At first the Commons felt that they could obtain what they wanted—a redress of grievances, if the king's favorite adviser and minister were removed. Besides, they all hated Buckingham—peers, commons, and people,—and all sought his downfall. He had no friends among the people, as Essex had in the time of Elizabeth. His extravagance, pomp, and insolence disgusted all orders; and his reign seemed to be an insult to the nation. Even the people regarded him as an upstart, setting himself above the old nobility, and enriching himself by royal domains, worth two hundred eighty-four thousand three hundred and ninety-five pounds. So the Commons violently attacked his administration, and impeached him. But he was shielded by the king, and even appointed to command an expedition to relieve La Rochelle, then besieged by Richelieu. Death of Buckingham — Petition of Right. But he was stabbed by a religious fanatic, by the name of Felton, as he was about to embark at Portsmouth. His body was removed to London, and he was buried with great state in Westminster Abbey, much lamented by the king, who lost his early friend, one of the worst ministers, but not the worst man, which that age despised, (1628.)

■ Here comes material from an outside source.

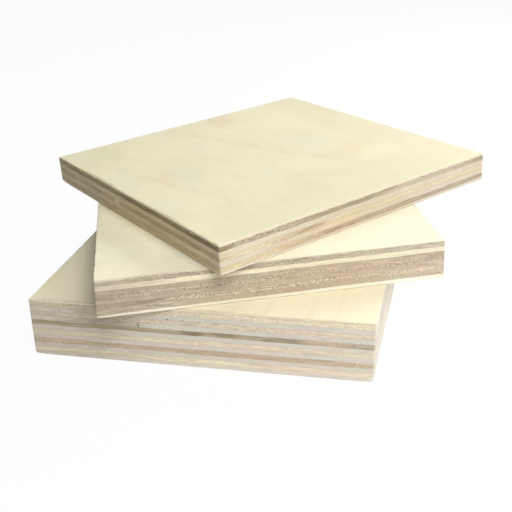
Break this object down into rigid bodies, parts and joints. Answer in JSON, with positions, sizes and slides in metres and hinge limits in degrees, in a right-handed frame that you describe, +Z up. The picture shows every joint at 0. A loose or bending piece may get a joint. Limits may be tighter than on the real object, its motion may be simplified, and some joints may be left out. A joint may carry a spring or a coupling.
{
  "type": "stack of square plywood boards",
  "caption": "Fanned stack of square plywood sample boards of different thickness, glued up from crosswise birch veneers.",
  "frame": {"origin": "middle of the bottom board's underside, on the surface the stack lies on", "axes": "+Z up through the stack, +X and +Y square to the bottom board's edges, -Y towards the front"},
  "size_m": [0.1428, 0.1506, 0.0386],
  "materials": {
    "face_veneer": "sanded, unfinished",
    "lengthwise_core_veneer": "sawn along the grain",
    "crosswise_core_veneer": "sawn across the grain",
    "brown_core_veneer": "sawn, from darker heartwood"
  },
  "bodies": {
    "root": {"bottom_board_back_veneer": "face_veneer", "bottom_board_core_veneer_1": "crosswise_core_veneer", "bottom_board_core_veneer_2": "lengthwise_core_veneer", "bottom_board_core_veneer_3": "brown_core_veneer", "bottom_board_core_veneer_4": "lengthwise_core_veneer", "bottom_board_core_veneer_5": "crosswise_core_veneer", "bottom_board_core_veneer_6": "lengthwise_core_veneer", "bottom_board_core_veneer_7": "brown_core_veneer", "bottom_board_core_veneer_8": "lengthwise_core_veneer", "bottom_board_core_veneer_9": "crosswise_core_veneer", "bottom_board_core_veneer_10": "lengthwise_core_veneer", "bottom_board_core_veneer_11": "crosswise_core_veneer", "bottom_board_face_veneer": "face_veneer", "middle_board_back_veneer": "face_veneer", "middle_board_core_veneer_1": "crosswise_core_veneer", "middle_board_core_veneer_2": "lengthwise_core_veneer", "middle_board_core_veneer_3": "crosswise_core_veneer", "middle_board_core_veneer_4": "lengthwise_core_veneer", "middle_board_core_veneer_5": "crosswise_core_veneer", "middle_board_core_veneer_6": "lengthwise_core_veneer", "middle_board_core_veneer_7": "brown_core_veneer", "middle_board_face_veneer": "face_veneer", "top_board_back_veneer": "face_veneer", "top_board_core_veneer_1": "brown_core_veneer", "top_board_core_veneer_2": "lengthwise_core_veneer", "top_board_core_veneer_3": "crosswise_core_veneer", "top_board_core_veneer_4": "lengthwise_core_veneer", "top_board_core_veneer_5": "brown_core_veneer", "top_board_face_veneer": "face_veneer"}
  },
  "joints": []
}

Meanwhile the indignant Commons persevered with their work. They passed what is called the "Petition of Right,"—a string of resolutions which asserted that no freeman ought to be detained in prison, without being brought to trial, and that no taxes could be lawfully levied, without consent of the Commons—the two great pillars of the English constitution, yet truths involved in political difficulty, especially in cases of rebellion. The personal liberty of the subject is a great point indeed; and the act of habeas corpus, passed in later times, is a great step in popular freedom; but, if never to be suspended, no government could guard against conspiracy in revolutionary times.

The Petition of Right, however, obtained the king's assent, though unwillingly, grudgingly, and insincerely given; and the Commons, gratified for once, voted to the king supplies.

But Charles had no notion of keeping his word, and soon resorted to unconstitutional measures, as before. But he felt the need of able counsellors. His "dear Steenie" was dead, and he knew not in whom to repose confidence.

The demon of despotism raised up an agent in the person of Earl of Strafford. Thomas Wentworth, a man of wealth, talents, energy, and indomitable courage; a man who had, in the early part of his career, defended the cause of liberty; who had even suffered imprisonment sooner than contribute to an unlawful loan, and in whom the hopes of the liberal party were placed. But he was bribed. His patriotism was not equal to his ambition. Seduced by a peerage, and by the love of power, he went over to the side of the king, and defended his arbitrary rule as zealously as he had before advocated the cause of constitutional liberty. He was created Viscount Wentworth, and afterwards earl of Strafford—the most prominent man of the royalist party, and the greatest traitor to the cause of liberty which England had ever known. His picture, as painted by Vandyke, and hung up in the princely hall of his descendant, Earl Fitzwilliam, is a faithful portrait of what history represents him—a cold, dark, repulsive, unscrupulous tyrant, with an eye capable of reading the secrets of the soul, a brow lowering with care and thought, and a lip compressed with determination, and twisted into contempt of mankind. If Wentworth did not love his countrymen, he loved to rule over them: and he gained his end, and continued the prime minister of absolutism until an insulted nation rose in their might, and placed his head upon the block.

Under the rule of this minister, whom every one feared, the Puritans every where fled, preferring the deserts of America, with freedom, to the fair lands of England, with liberty trodden under foot. The reigns of both James and Charles are memorable for the resistance and despair of this intrepid and religious sect, in which were enrolled some of the finest minds and most intelligent patriots of the country. Pym, Cromwell, Hazelrig, and even Hampden, are said to have actually embarked; but Providence detained them in England, they having a mission of blood to perform there. In another chapter, the Puritans, their struggles, and principles, will be more fully presented; and we therefore, in this connection, abstain from further notice. It may, however, be remarked, that they were the most inflexible enemies of the king, and were determined to give him and his minister no rest until all their ends were gained. They hated Archbishop Laud even more intensely than they hated Wentworth; and Laud, if possible, was a greater foe to religious and civil liberty. Strafford and Laud are generally coupled together in the description of the abuses of arbitrary power. The churchman, however, was honest and sincere, only his views were narrow and his temper irritable. His vices were those of the bigot—such as disgraced St. Dominic or Torquemada, but faults which he deemed excellencies. He was an enthusiast in high churchism and toryism; and his zeal in defence of royal prerogative and the divine rights of bishops has won for him the panegyrics of his friends, as well as the curses of his enemies. For Strafford, too, there is admiration, but only for his talents, his courage, his strength—the qualities which one might see in Milton's Satan, or in Carlyle's picture gallery of heroes.